While industry and academia continue to work on this challenge, Vardimon says, it is critical for facial recognition to be used correctly as a recommendation tool, rather than a decision-making one.

Vardimon points out that NIST instructs vendors to evaluate bias by reporting false match rate (FMR) at a fixed threshold.

“Corsight’s R&D team dedicates substantial effort to mitigate ethnic and gender bias,” Vardimon writes. “Inspired by NIST views, the main focus of the bias effort is to reach a point where the False Match is the same for different demographic groups. Measuring the target function correctly is essential.

The company has ethically sourced more training data, and is working with GANs on synthetic data. It is working on making its software run efficiently on CPUs, Watts says, and expanding applications “at the hard end of hard.”

Looking ahead

Corsight wants to encourage customers to find new ways to benefit society with facial recognition.

“We’re asking them about their appropriate use,” Watts assures. “We’re asking them about why they’re doing certain things. And equally, we’re asking them the gain they hope to make from having this data.”

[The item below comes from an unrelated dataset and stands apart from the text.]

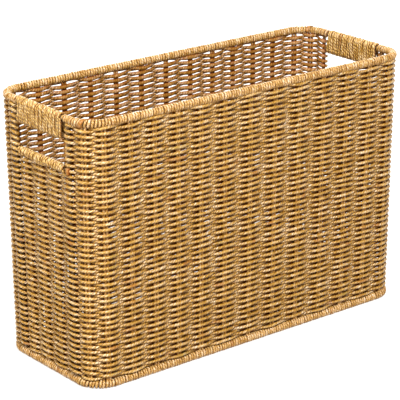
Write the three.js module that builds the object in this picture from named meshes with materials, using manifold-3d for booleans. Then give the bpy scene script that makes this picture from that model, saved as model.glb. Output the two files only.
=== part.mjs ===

Implementations at the network edge and on mobile devices are the main focusses for Corsight right now, Watts says. Personal ownership of biometrics is coming, but not in 2022.

“We’re equally looking at addressing the forensic space as well, so post-event challenges, post-event analytics, much more detail around forensics,” he adds.

Corsight will continue to develop IAM partnerships, and work towards embedding Corsight facial recognition as a unified means of access. “Joe public doesn’t see a divide between cyber and physical,” Watts says, they just want to use the given service or complete the transaction.

This embedded approach means that Corsight’s technology will be used behind-the-scenes in cloud applications, requiring work therefore on anti-spoofing and liveness detection, but end-users will not be aware of who is providing the capability.

With mounting evidence of the benefit of facial recognition, however, and stronger governance, the market can start shifting that boulder out of the road ahead.